Plot
Kaali (Chiranjeevi) is a small town rowdy who helps his community with his earnings. He is good at heart and is loved by everyone in town. He works for Kotayya (Kota Srinivasa Rao) whose rival is Gollapudi. Once when he goes to warn Gollapudi he meets and falls in love with Radha (Radha), Gollapudi's daughter. When they decide to marry with or without permission from him, he gets Kaali killed in an accident and Kaali goes to hell. There he challenges Yama Satyanarayana) that he was brought wrongly and catches Chitragupta (Allu Rama Lingaiah) red handedly for cheating.

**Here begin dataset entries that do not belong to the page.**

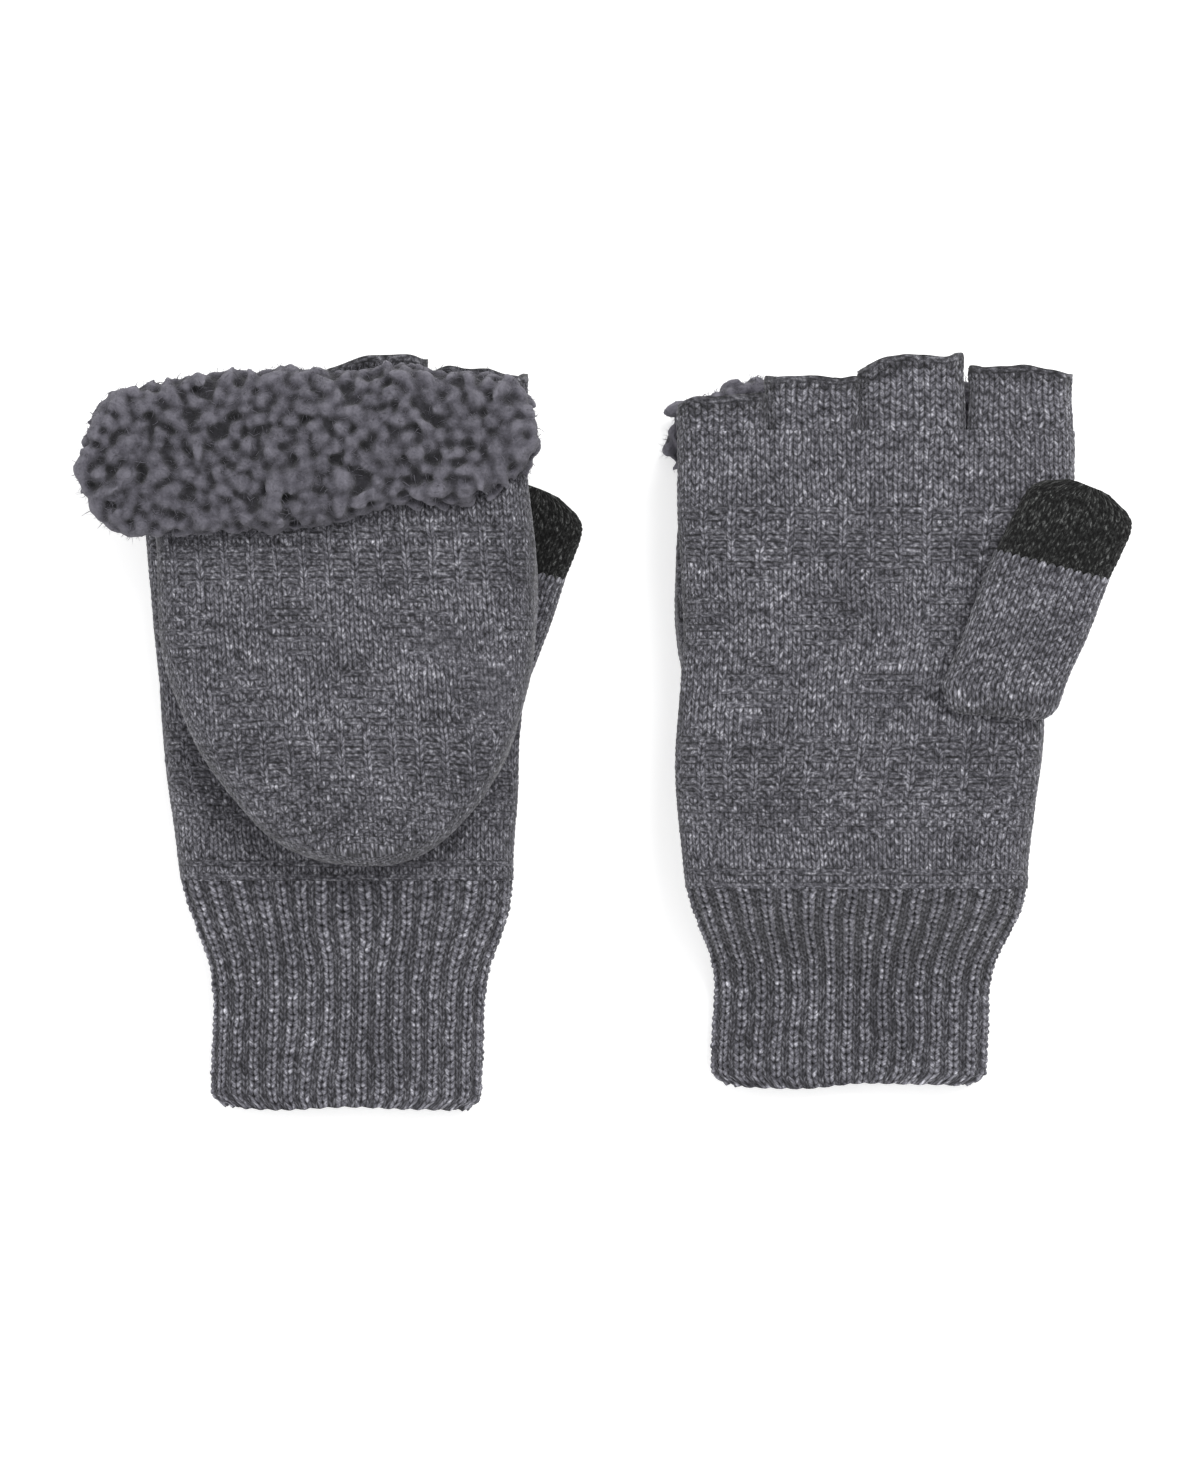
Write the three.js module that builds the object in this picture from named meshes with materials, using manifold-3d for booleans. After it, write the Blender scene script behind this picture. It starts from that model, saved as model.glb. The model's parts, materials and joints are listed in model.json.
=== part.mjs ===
// A pair of convertible flip-top mittens, laid flat on a table: the left one with its back up and its
// fleece-lined cap folded back over it, the right one palm up with its cap folded back underneath.
// Millimetres, +Y towards the fingertips, +Z up. The origin is the middle of the pair, on the table.
import * as THREE from "three";
import { mergeVertices } from "three/addons/utils/BufferGeometryUtils.js";
import Module from "manifold-3d";

// ---------------------------------------------------------------- driving dimensions
// Fabrics
const knit = 1.8; // thickness of the plain knitted fabric
const ribKnit = 2.4; // thickness of the ribbed cuff's fabric
const pile = 4.6; // fleece lining of the cap, pressed flat
const sidePile = 2.4; // the same fleece where it turns up the cap's sides
const clear = 0.3; // gap left between pieces that touch

// Hand: widths across and lengths along, measured from the hinge seam across the knuckles
const knuckleWidth = 116;
const palmWidth = 108;
const wristWidth = 100;
const cuffWidth = 82;
const handLength = 125; // hinge seam to the top of the cuff
const handRoom = 10; // space inside the hand, laid flat
const cuffRoom = 6;
const webHeight = 6.2; // hinge seam to the webs between the fingers

// Finger stubs, from the little finger to the index: width and height above the hinge seam
const fingers = [
  { name: "pinky_stub", width: 26.4, top: 16 },
  { name: "ring_stub", width: 27.4, top: 22 },
  { name: "middle_stub", width: 29, top: 28 },
  { name: "index_stub", width: 30.4, top: 24 },
];
const fingerGap = 0.6;
const bindOff = { height: 3, bulge: 0.3 }; // the bound-off edge stands out a little

// Thumb, a tube that lies on the palm and leans outwards
const thumbWidth = 35;
const thumbLength = 63;
const thumbRoom = 4.6;
const thumbLean = THREE.MathUtils.degToRad(21.6);
const thumbSeamSlope = THREE.MathUtils.degToRad(4.5);
const thumbFold = new THREE.Vector2(36.6, -68.4); // where the thumb folds flat onto the palm
const thumbTipLength = 25; // the touch-screen tip of dark yarn
const thumbHole = { width: 30, height: 4.4 };

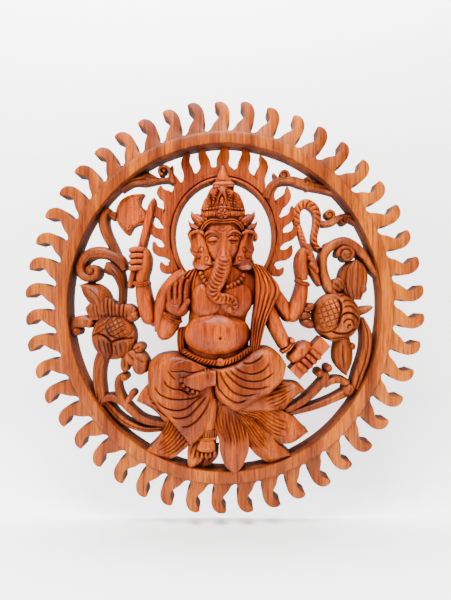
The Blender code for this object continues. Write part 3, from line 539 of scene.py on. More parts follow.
def ray_outline(number):
    pitch = 2 * np.pi / RAYS
    middle = pitch * (number + 0.5) + math.radians(RAY_START)
    middle += math.radians(RAY_DRIFT) * math.cos(middle - math.radians(RAY_DRIFT_AT))
    longer = 1 + 0.02 * math.sin(2.7 * number) + 0.012 * math.sin(5.3 * number + 1)
    lean = 0.35 * math.sin(3.9 * number + 2) * np.clip(ray_line[:, 1] / 29, 0, 1)
    shares = -(ray_line[:, 0] * 1.01 + lean) / RAY_PITCH
    rim = on_ring(RAY_FOOT + ray_line[:, 1] * longer, middle + shares * pitch)
    root = on_ring(RING_WIDTH - 5.0, middle + np.array([-0.51, 0.51]) * pitch)
    return np.vstack([rim, root])


def outside_ring(across, up):
    return math.hypot(across / (OPENING_HALF[0] + RAY_FOOT - 1.1),
                      up / (OPENING_HALF[1] + RAY_FOOT - 1.1)) > 1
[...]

In a fit to correct the mistake Yama and Chitragupta leave to Earth to find the body and return to take him with them to put his back to life, but unfortunately his body is burnt and Kaali refuses to enter another body. So they try to convince him to enter into one of his identical persons. He refuses due to some warnings by Vichitragupta (Velu). Then they show him another body of Balu (Chiranjeevi) in a village and tell him it is his last option. Kaali learns the past of Balu, a soft spoken and non-confrontational man who is often ill-treated by his family. Vijayashanti holds his love interest. They plan to kill him on his 25th birthday as they have to hand over his property. That's where Kaali's soul is put into his body and he plays black and blue with them. However, he doesn't remember his past as Kaali once he sees Kotayya's photo in a newspaper and remembers his other life and returns to city. The rest of the plot is woven on how he balances the two lives and two girl friends till the very last test by Yama to prove his credibility in his love and willing to save all the people he loves.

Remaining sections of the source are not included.